CAD and scene scripts
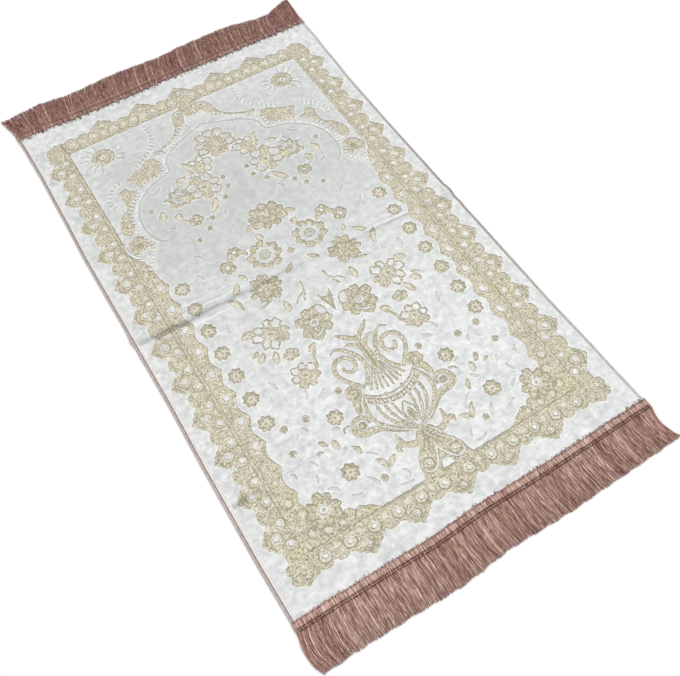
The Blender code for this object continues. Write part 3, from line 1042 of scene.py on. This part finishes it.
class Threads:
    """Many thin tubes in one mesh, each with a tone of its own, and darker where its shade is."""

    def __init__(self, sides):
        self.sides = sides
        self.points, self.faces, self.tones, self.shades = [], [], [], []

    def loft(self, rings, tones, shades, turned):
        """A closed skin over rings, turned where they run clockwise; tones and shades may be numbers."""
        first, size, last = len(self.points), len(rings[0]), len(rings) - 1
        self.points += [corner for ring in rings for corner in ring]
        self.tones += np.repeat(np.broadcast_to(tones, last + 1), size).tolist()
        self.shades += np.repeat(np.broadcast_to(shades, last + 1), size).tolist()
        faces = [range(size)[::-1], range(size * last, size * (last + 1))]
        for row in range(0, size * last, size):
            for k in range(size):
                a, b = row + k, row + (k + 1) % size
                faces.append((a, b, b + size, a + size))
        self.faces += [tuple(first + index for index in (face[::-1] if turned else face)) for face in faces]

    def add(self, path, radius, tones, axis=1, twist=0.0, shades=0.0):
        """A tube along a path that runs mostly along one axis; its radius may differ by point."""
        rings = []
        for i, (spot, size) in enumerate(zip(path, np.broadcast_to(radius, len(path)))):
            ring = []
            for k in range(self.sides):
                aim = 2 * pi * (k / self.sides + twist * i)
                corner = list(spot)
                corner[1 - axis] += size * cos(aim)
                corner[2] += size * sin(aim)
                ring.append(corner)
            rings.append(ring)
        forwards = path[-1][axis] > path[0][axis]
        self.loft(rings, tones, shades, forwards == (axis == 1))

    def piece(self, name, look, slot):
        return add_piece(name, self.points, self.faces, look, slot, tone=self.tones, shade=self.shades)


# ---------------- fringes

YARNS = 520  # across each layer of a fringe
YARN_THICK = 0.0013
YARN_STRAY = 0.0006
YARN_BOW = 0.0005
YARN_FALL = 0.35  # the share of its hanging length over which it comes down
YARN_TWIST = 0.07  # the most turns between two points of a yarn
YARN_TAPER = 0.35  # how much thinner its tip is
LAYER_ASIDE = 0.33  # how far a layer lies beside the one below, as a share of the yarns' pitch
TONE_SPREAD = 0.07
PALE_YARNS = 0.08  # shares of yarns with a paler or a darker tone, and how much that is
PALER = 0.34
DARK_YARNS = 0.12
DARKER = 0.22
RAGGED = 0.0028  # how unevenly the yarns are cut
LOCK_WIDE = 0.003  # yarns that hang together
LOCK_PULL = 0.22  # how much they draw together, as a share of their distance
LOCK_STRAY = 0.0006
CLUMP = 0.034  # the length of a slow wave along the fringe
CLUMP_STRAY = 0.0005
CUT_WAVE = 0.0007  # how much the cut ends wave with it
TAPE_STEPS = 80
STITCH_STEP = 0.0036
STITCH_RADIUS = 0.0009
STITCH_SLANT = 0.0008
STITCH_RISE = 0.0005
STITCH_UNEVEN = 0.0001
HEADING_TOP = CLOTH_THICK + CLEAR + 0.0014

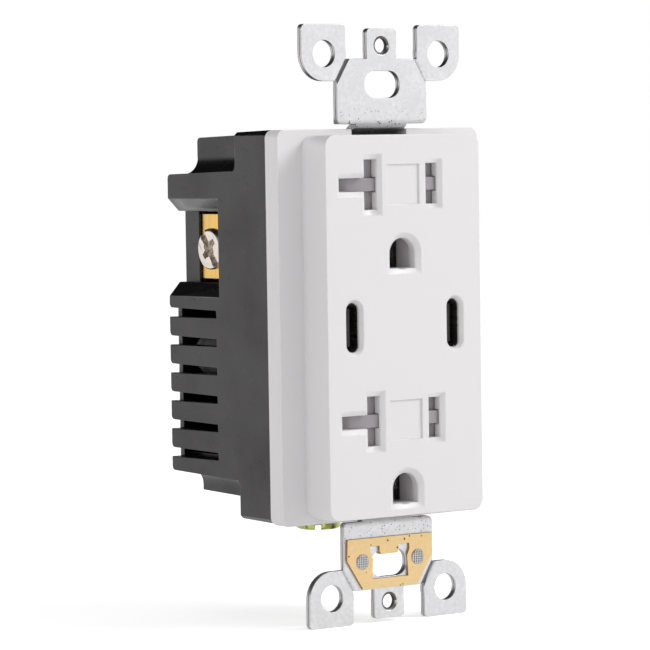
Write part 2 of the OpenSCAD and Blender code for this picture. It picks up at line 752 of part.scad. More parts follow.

Task details
Extract all of the data exactly as written.

Reply to the exercise
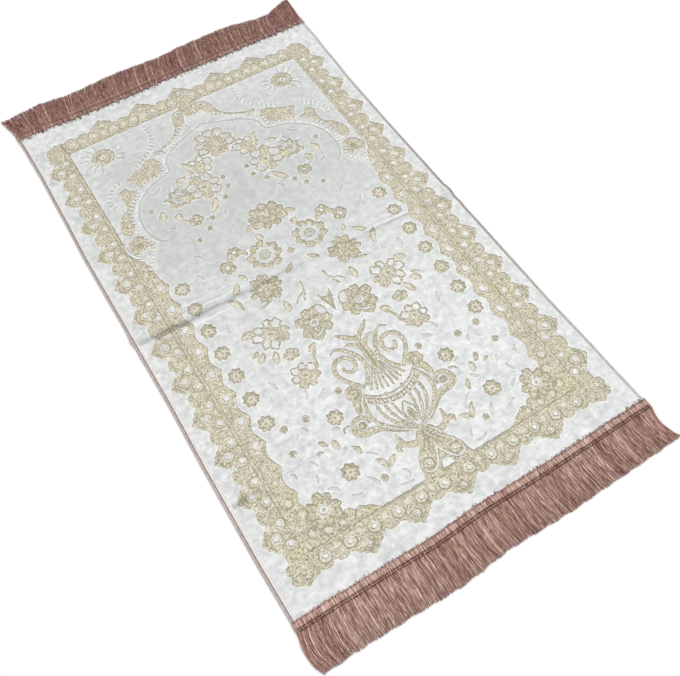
The Blender code for this object continues. Write part 3, from line 1042 of scene.py on. This part finishes it.
class Threads:
    """Many thin tubes in one mesh, each with a tone of its own, and darker where its shade is."""

    def __init__(self, sides):
        self.sides = sides
        self.points, self.faces, self.tones, self.shades = [], [], [], []

    def loft(self, rings, tones, shades, turned):
        """A closed skin over rings, turned where they run clockwise; tones and shades may be numbers."""
        first, size, last = len(self.points), len(rings[0]), len(rings) - 1
        self.points += [corner for ring in rings for corner in ring]
        self.tones += np.repeat(np.broadcast_to(tones, last + 1), size).tolist()
        self.shades += np.repeat(np.broadcast_to(shades, last + 1), size).tolist()
        faces = [range(size)[::-1], range(size * last, size * (last + 1))]
        for row in range(0, size * last, size):
            for k in range(size):
                a, b = row + k, row + (k + 1) % size
                faces.append((a, b, b + size, a + size))
        self.faces += [tuple(first + index for index in (face[::-1] if turned else face)) for face in faces]

    def add(self, path, radius, tones, axis=1, twist=0.0, shades=0.0):
        """A tube along a path that runs mostly along one axis; its radius may differ by point."""
        rings = []
        for i, (spot, size) in enumerate(zip(path, np.broadcast_to(radius, len(path)))):
            ring = []
            for k in range(self.sides):
                aim = 2 * pi * (k / self.sides + twist * i)
                corner = list(spot)
                corner[1 - axis] += size * cos(aim)
                corner[2] += size * sin(aim)
                ring.append(corner)
            rings.append(ring)
        forwards = path[-1][axis] > path[0][axis]
        self.loft(rings, tones, shades, forwards == (axis == 1))

    def piece(self, name, look, slot):
        return add_piece(name, self.points, self.faces, look, slot, tone=self.tones, shade=self.shades)


# ---------------- fringes

YARNS = 520  # across each layer of a fringe
YARN_THICK = 0.0013
YARN_STRAY = 0.0006
YARN_BOW = 0.0005
YARN_FALL = 0.35  # the share of its hanging length over which it comes down
YARN_TWIST = 0.07  # the most turns between two points of a yarn
YARN_TAPER = 0.35  # how much thinner its tip is
LAYER_ASIDE = 0.33  # how far a layer lies beside the one below, as a share of the yarns' pitch
TONE_SPREAD = 0.07
PALE_YARNS = 0.08  # shares of yarns with a paler or a darker tone, and how much that is
PALER = 0.34
DARK_YARNS = 0.12
DARKER = 0.22
RAGGED = 0.0028  # how unevenly the yarns are cut
LOCK_WIDE = 0.003  # yarns that hang together
LOCK_PULL = 0.22  # how much they draw together, as a share of their distance
LOCK_STRAY = 0.0006
CLUMP = 0.034  # the length of a slow wave along the fringe
CLUMP_STRAY = 0.0005
CUT_WAVE = 0.0007  # how much the cut ends wave with it
TAPE_STEPS = 80
STITCH_STEP = 0.0036
STITCH_RADIUS = 0.0009
STITCH_SLANT = 0.0008
STITCH_RISE = 0.0005
STITCH_UNEVEN = 0.0001
HEADING_TOP = CLOTH_THICK + CLEAR + 0.0014

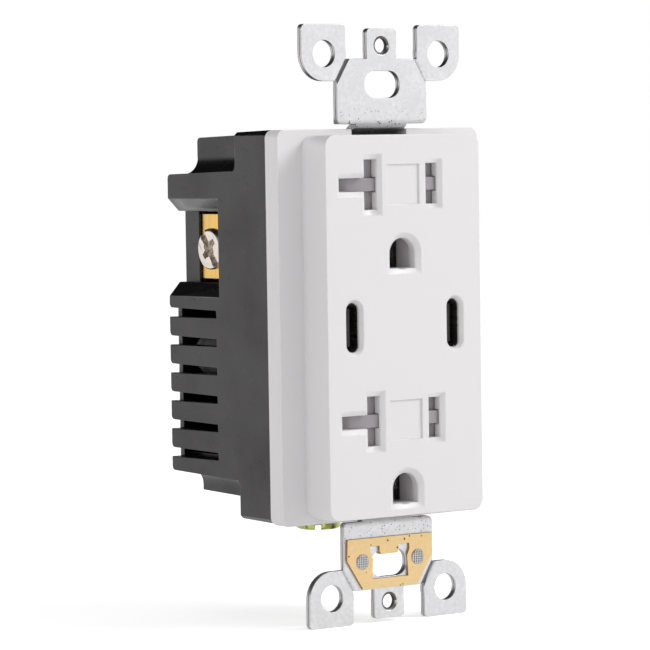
Write part 2 of the OpenSCAD and Blender code for this picture. It picks up at line 752 of part.scad. More parts follow.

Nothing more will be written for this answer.